* Directions for this task *
Copy out precisely the lines beginning at the line that contains "low, high = Vector((1e9,)" and ending at the line that contains "point = shown.matrix_world", including both.

* Entries supplied *

[BEGIN]

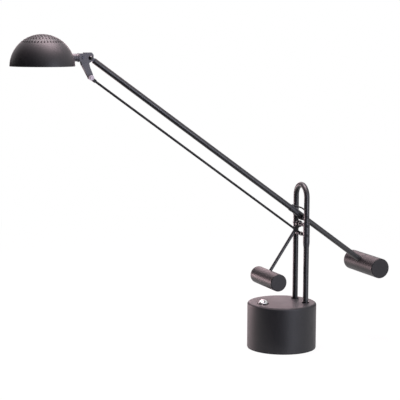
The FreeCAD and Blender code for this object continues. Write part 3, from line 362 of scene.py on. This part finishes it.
ring_radius = np.concatenate([np.full(n, r) for r, n in EMITTER_RINGS]) * MM
ring_angle = np.concatenate([np.arange(n) * 2 * math.pi / n for r, n in EMITTER_RINGS])
places = np.stack([ring_radius * np.cos(ring_angle), ring_radius * np.sin(ring_angle),
                   np.zeros_like(ring_radius)], axis=-1)
places += np.array([BOARD_CENTRE[0], BOARD_CENTRE[1], BOARD_LOW[2]])
pads = pillow_grid(EMITTER_HALF, EMITTER_THICK)[None] + places[:, None, None]
emitters = closed_surface("light_emitters", pads)
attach(emitters, "shade")

# %% [markdown]
# The ribs are thin fins standing on the plate like spokes. Each has a half round crest and is
# turned to its own angle, so one grid times a set of rotations gives them all.

# %% Ribs on the heat sink
SINK_LOW, SINK_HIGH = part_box("heat_sink")
RIB_COUNT = 18
RIB_INNER, RIB_OUTER = 8.0 * MM, 27.0 * MM
RIB_HEIGHT, RIB_HALF = 7.0 * MM, 0.6 * MM


def ribs(name, crest_points=13):
    """Spokes: across the rib a half ellipse of half width RIB_HALF and height RIB_HEIGHT, run
    from RIB_INNER to RIB_OUTER, and turned to equal steps of a full turn. The section shrinks to
    a point at each end, which closes the rib."""
    angle = np.linspace(0.0, math.pi, crest_points)
    section = np.stack([RIB_HALF * np.cos(angle), RIB_HEIGHT * np.sin(angle)], axis=-1)
    section = np.concatenate([section, [[0.0, 0.0]]])
    along = np.array([RIB_INNER, RIB_INNER, RIB_OUTER, RIB_OUTER])[:, None]
    shrink = np.array([0.0, 1.0, 1.0, 0.0])[:, None]
    grid = np.stack(np.broadcast_arrays(along, section[:, 0] * shrink, section[:, 1] * shrink),
                    axis=-1)
    turn = np.arange(RIB_COUNT) * 2 * math.pi / RIB_COUNT
    cos, sin = np.cos(turn)[:, None, None], np.sin(turn)[:, None, None]
    x, y, z = (grid[..., k][None] for k in range(3))
    spokes = np.stack(np.broadcast_arrays(x * cos - y * sin, x * sin + y * cos, z), axis=-1)
    middle = np.array([(SINK_LOW[0] + SINK_HIGH[0]) / 2, (SINK_LOW[1] + SINK_HIGH[1]) / 2,
                       SINK_HIGH[2]])
    return closed_surface(name, spokes + middle, wrap_columns=True)


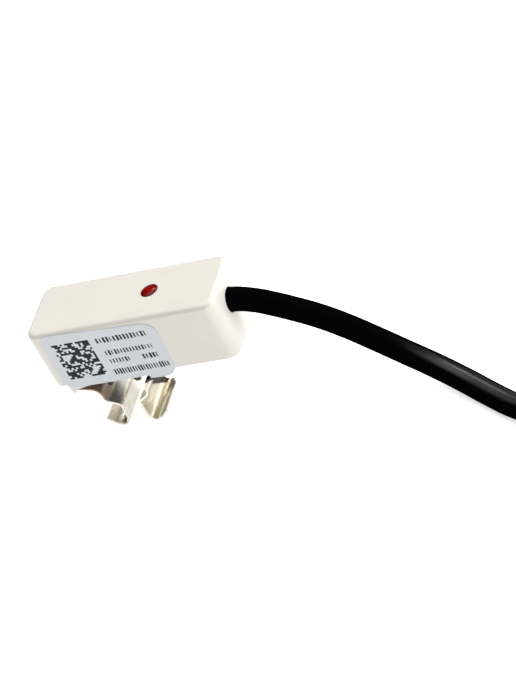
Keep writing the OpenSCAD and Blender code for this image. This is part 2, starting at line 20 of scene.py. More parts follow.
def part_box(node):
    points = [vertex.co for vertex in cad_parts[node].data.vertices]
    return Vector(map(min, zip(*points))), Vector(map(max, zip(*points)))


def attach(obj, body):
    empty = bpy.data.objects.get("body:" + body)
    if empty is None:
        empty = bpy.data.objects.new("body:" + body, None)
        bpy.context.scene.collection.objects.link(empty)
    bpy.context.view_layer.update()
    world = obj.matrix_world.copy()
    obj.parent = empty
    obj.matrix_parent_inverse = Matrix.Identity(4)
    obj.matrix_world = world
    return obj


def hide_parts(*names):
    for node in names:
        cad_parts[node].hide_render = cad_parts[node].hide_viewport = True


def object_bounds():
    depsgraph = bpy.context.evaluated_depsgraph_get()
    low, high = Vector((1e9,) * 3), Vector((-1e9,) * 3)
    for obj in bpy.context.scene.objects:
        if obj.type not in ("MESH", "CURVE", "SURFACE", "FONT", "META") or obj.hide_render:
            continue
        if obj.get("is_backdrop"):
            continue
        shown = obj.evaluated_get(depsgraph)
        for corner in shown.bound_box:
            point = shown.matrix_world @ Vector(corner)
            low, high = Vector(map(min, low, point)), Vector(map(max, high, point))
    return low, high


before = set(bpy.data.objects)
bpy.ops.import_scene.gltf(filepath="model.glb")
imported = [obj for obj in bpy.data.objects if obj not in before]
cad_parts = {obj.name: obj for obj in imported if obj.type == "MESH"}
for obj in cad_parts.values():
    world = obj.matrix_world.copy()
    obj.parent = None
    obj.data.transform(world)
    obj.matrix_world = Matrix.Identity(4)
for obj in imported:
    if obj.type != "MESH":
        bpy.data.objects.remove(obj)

bl_info = {
    "name": "Clip-on Level Sensor",
    "version": (1, 0, 0),
    "blender": (4, 5, 0),
    "location": "View3D > Sidebar > Level Sensor",
    "description": "Dresses the clip-on level sensor and sets its stage",
    "category": "Object",
}

MM = 0.001
BODY = "root"

# The routes and places below are in millimetres, unless they say otherwise

# The lead's route: inside the body, down to the surface, and into the hank
LEAD_ROUTE = [
    (17.3, 0, 11.9), (23.6, 0, 11.9), (25.2, -0.05, 11.7), (27.5, -0.22, 11.1),
    (30.1, -0.47, 10.05), (33, -0.77, 8.68), (36.5, -1.15, 6.84), (40.6, -1.97, 4.54),
    (45, -3.07, 1.76), (49.5, -4.4, -1), (54, -6.4, -2.8), (59, -9.6, -3.8),
    (64, -13.4, -4.2), (69, -17, -4.35), (74, -19.6, -4.2), (80, -20.5, -3.9),
]

# The hank: the X where its straight runs start, their length and the shares of it where they
# have points, the Y of its middle line, the radii of its folds, the height of its lower strands,
# and one step round a fold
HANK_X = 92.0
HANK_RUN = 41.0
RUN_STOPS = (0.0, 0.25, 0.5, 0.75)
HANK_Y = -4.5
OUTER_FOLD = 16.0
INNER_FOLD = 12.0
STRAND_Z = -3.9
STEP_DEG = 15
# A strand that lies in the groove between two others stands this far round from the outer one
NEST_DEG = 60
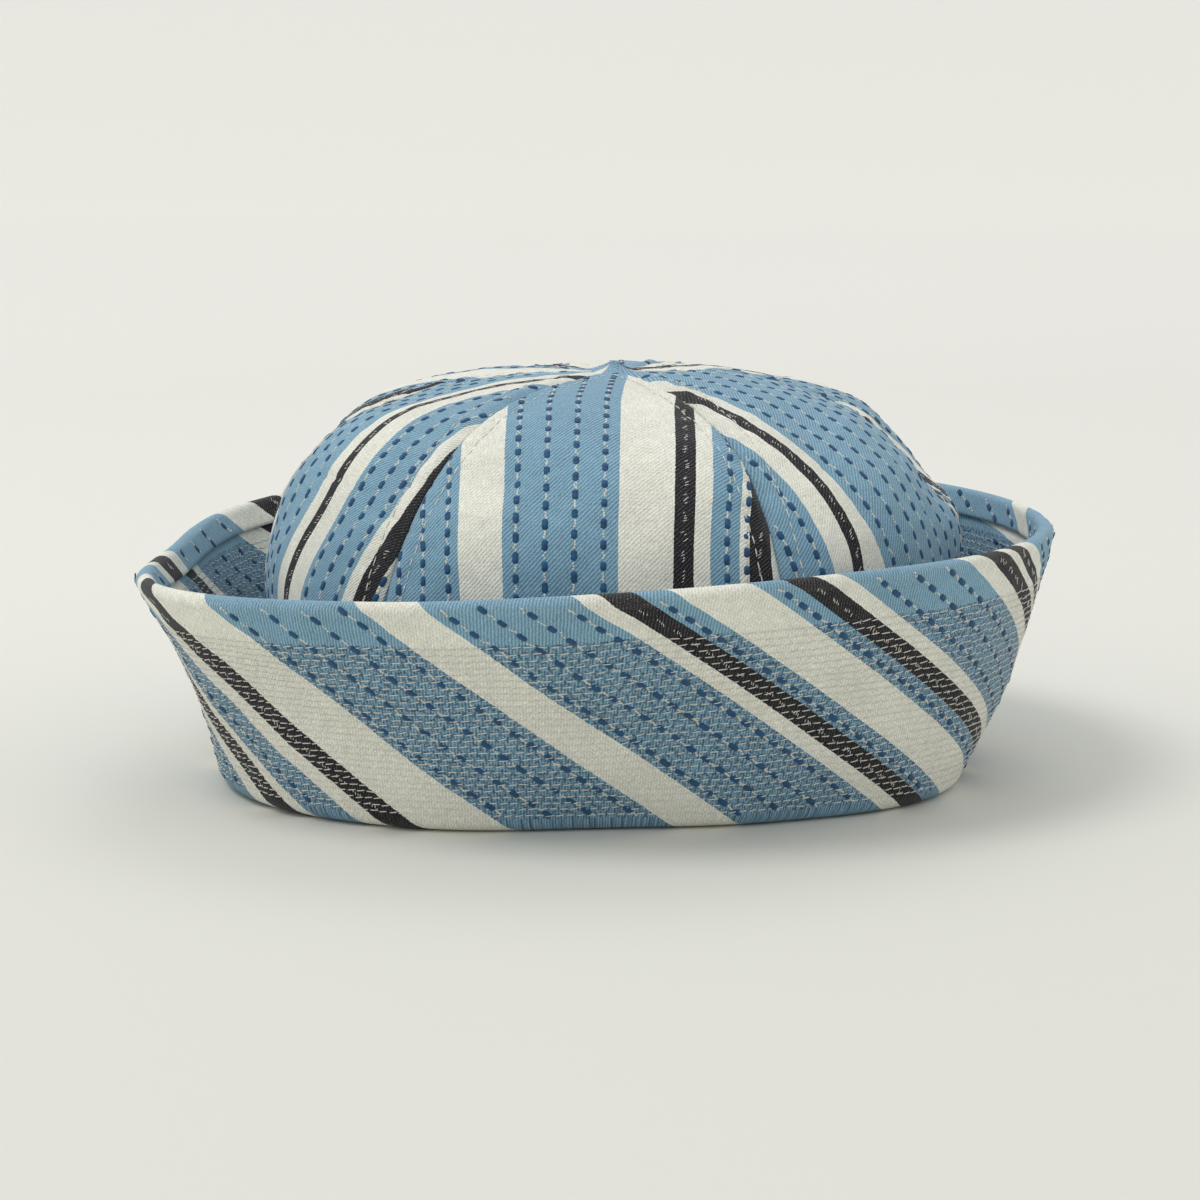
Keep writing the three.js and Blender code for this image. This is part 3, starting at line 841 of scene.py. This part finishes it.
# %% Where floats may lie
LOWEST_FLOAT, TIP_CLEAR = 6, 7
wall = slice(wall_first, rim_first + ROLL_ROWS + LIP_ROWS - 2)
off_rolls = np.ones(outer_points[wall].shape[:2], bool)
off_rolls[:2] = off_rolls[WALL_ROWS + 1:WALL_ROWS + ROLL_ROWS - 1] = off_rolls[-1] = False
lining = slice(0, INNER_ROWS - 12)


def lay_on_cuff(seed, **how):
    return lay_floats(outer_points[wall], outer_cloth[wall, :-1], CUFF_TICKING, off_rolls, seed, **how)


def lay_on_crown(seed, clear, **how):
    """Floats on all six panels, at least so far clear of the seams."""
    laid = []
    for index, (points, cloth, edge, _) in surfaces.items():
        ticking = SIDE_TICKING if index == 1 else TICKING
        from_tip = np.hypot(points[..., 0] - APEX_SHIFT, points[..., 1])
        allowed = (edge > clear) & (points[..., 2] > LOWEST_FLOAT) & (from_tip > TIP_CLEAR)
        laid.append(lay_floats(points, cloth, ticking, allowed, seed + index, **how))
    return np.concatenate(laid)


def lay_on_lining(seed):
    """Floats on the inner cloth, facing the crown."""
    points = inner_points[lining]
    laid = lay_floats(points, inner_cloth[lining, :-1], TICKING, np.ones(points.shape[:2], bool), seed)
    laid[:, 6:] *= np.sign(-(laid[:, :2] * laid[:, 6:8]).sum(1, keepdims=True))
    laid[:, :3] += laid[:, 6:] * .1
    return laid


print("share of the cuff where dashes may lie:", round(float(off_rolls.mean()), 2))

# %% [markdown]
# ## Dashes, specks and flecks
# Each dash is a blunt float of dark blue. White weft shows as specks in the gap after it, and as small slanting
# flecks along the middle of a black stripe. A shader could draw these, but they stand proud of the cloth and are
# as large as the stitches, so they are rods too.

# %% Dash, speck and fleck pieces
def dash_piece(name, spots, seed, length, width):
    draw = np.random.default_rng(seed)
    return rods(name, spots, draw.uniform(.86, 1.12, len(spots)) * length,
                width=width, height=.42, sides=6, cuts=[(-.93, .5), (-.62, 1), (.62, 1), (.93, .5)])


def speck_piece(name, lay, seed):
    """White specks of weft that show in the gap after each dash."""
    draw = np.random.default_rng(seed)
    spots = np.concatenate([lay(share) for share in (.37, .5, .63)])
    spots[:, :3] += np.cross(spots[:, 3:6], spots[:, 6:]) * draw.normal(0, .18, (len(spots), 1))
    return rods(name, spots, draw.uniform(.6, 1.2, len(spots)),
                width=.72, height=.3, sides=4, cuts=[(-.45, .9), (.45, .9)])


def fleck_piece(name, found, seed):
    """Small slanting clusters of pale weft along the middle of each black stripe."""
    draw = np.random.default_rng(seed)
    uneven = lambda middle, spread: draw.normal(middle, spread, (len(found), 1))
    centre, way, normal = np.split(found, 3, axis=1)
    beside = np.cross(way, normal)
    spots = np.concatenate([
        np.hstack([centre + way * (step + uneven(0, .12)) + beside * uneven(.5, .25),
                   beside + way * uneven(.7, .25), normal]) for step in (-1.2, -.45, .3, 1.05)])
    return rods(name, spots, draw.uniform(.7, 1.5, len(spots)),
                width=.24, height=.2, sides=4, cuts=[(-.5, .9), (.5, .9)])


crown_dashes = dash_piece("crown_dashes", lay_on_crown(92, .9), 101, 2.75, 1.7)
cuff_dashes = dash_piece("cuff_outer_dashes", lay_on_cuff(91, lift=.09), 102, 3.05, 1.65)
lining_dashes = dash_piece("cuff_inner_dashes", lay_on_lining(93), 107, 3.0, 1.4)
crown_specks = speck_piece("crown_specks", lambda share: lay_on_crown(92, .9, offset=share), 103)
cuff_specks = speck_piece("cuff_outer_specks", lambda share: lay_on_cuff(91, lift=.07, offset=share), 104)
crown_flecks = fleck_piece("crown_black_stripe_flecks", lay_on_crown(192, 2.0, kinds=("black",)), 105)
cuff_flecks = fleck_piece("cuff_outer_black_stripe_flecks", lay_on_cuff(190, kinds=("black",), lift=.08), 106)

# %% [markdown]
# ## Shared shading: the twill weave
# All the cloth is one twill: fine slanting ribs, each made of threads that are never quite the same shade, with
# pale flecks where the weft shows through. A photograph of cloth could be wrapped on, but it would blur close
# up and show its edges. So the twill is built once as a node group that takes the stripe's colour and puts out a
# colour, a height and a roughness, and each material sets its own rib width, slant and flecks. A formula is long
# in nodes, so a wire is given the signs + - * / here, and each sign adds a math node.

# %% Node helpers
class Wire:
    """What comes out of a node. A sign between wires, or a wire and a number, adds a math node."""

    def __init__(self, board, source):
        self.board, self.source = board, source

    def __add__(self, other):
        return self.board.maths("ADD", self, other)

    def __sub__(self, other):
        return self.board.maths("SUBTRACT", self, other)

    def __mul__(self, other):
        return self.board.maths("MULTIPLY", self, other)

    def __truediv__(self, other):
        return self.board.maths("DIVIDE", self, other)


class Board:
    """A small helper that adds nodes to a tree and joins them."""

    def __init__(self, tree):
        self.tree = tree

    def feed(self, target, value):
        if isinstance(value, Wire):
            self.tree.links.new(value.source, target)
        else:
            target.default_value = value

    def node(self, kind, fed, **settings):
        """A new node with its settings, whose inputs are fed by name or number."""
        made = self.tree.nodes.new("ShaderNode" + kind)
        for key, value in settings.items():
            setattr(made, key, value)
        for key, value in fed.items():
            self.feed(made.inputs[key], value)
        return made

    def wire(self, kind, fed={}, output=0, **settings):
        return Wire(self, self.node(kind, fed, **settings).outputs[output])

    def parts(self, vector):
        return [Wire(self, output) for output in self.node("SeparateXYZ", {0: vector}).outputs]

    def group(self, tree, fed):
        return {output.name: Wire(self, output) for output in self.node("Group", fed, node_tree=tree).outputs}

    def maths(self, operation, *values, clamp=False):
        return self.wire("Math", dict(enumerate(values)), operation=operation, use_clamp=clamp)

    def noise(self, vector, scale, detail=2.0):
        return self.wire("TexNoise", {"Vector": vector, "Scale": scale, "Detail": detail}, "Fac")

    def blend(self, share, first, second, mode="MIX"):
        return self.wire("Mix", {0: share, 6: first, 7: second}, 2, data_type="RGBA", blend_type=mode)

    def combine(self, x, y, z=0.0):
        return self.wire("CombineXYZ", {0: x, 1: y, 2: z})

    def steps(self, value, low, high):
        return self.wire("MapRange", {0: value, 1: low, 2: high}, interpolation_type="SMOOTHSTEP")

    def bump(self, strength, distance, height):
        return self.wire("Bump", {"Strength": strength, "Distance": distance, "Height": height})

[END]

* Task output *
    low, high = Vector((1e9,) * 3), Vector((-1e9,) * 3)
    for obj in bpy.context.scene.objects:
        if obj.type not in ("MESH", "CURVE", "SURFACE", "FONT", "META") or obj.hide_render:
            continue
        if obj.get("is_backdrop"):
            continue
        shown = obj.evaluated_get(depsgraph)
        for corner in shown.bound_box:
            point = shown.matrix_world @ Vector(corner)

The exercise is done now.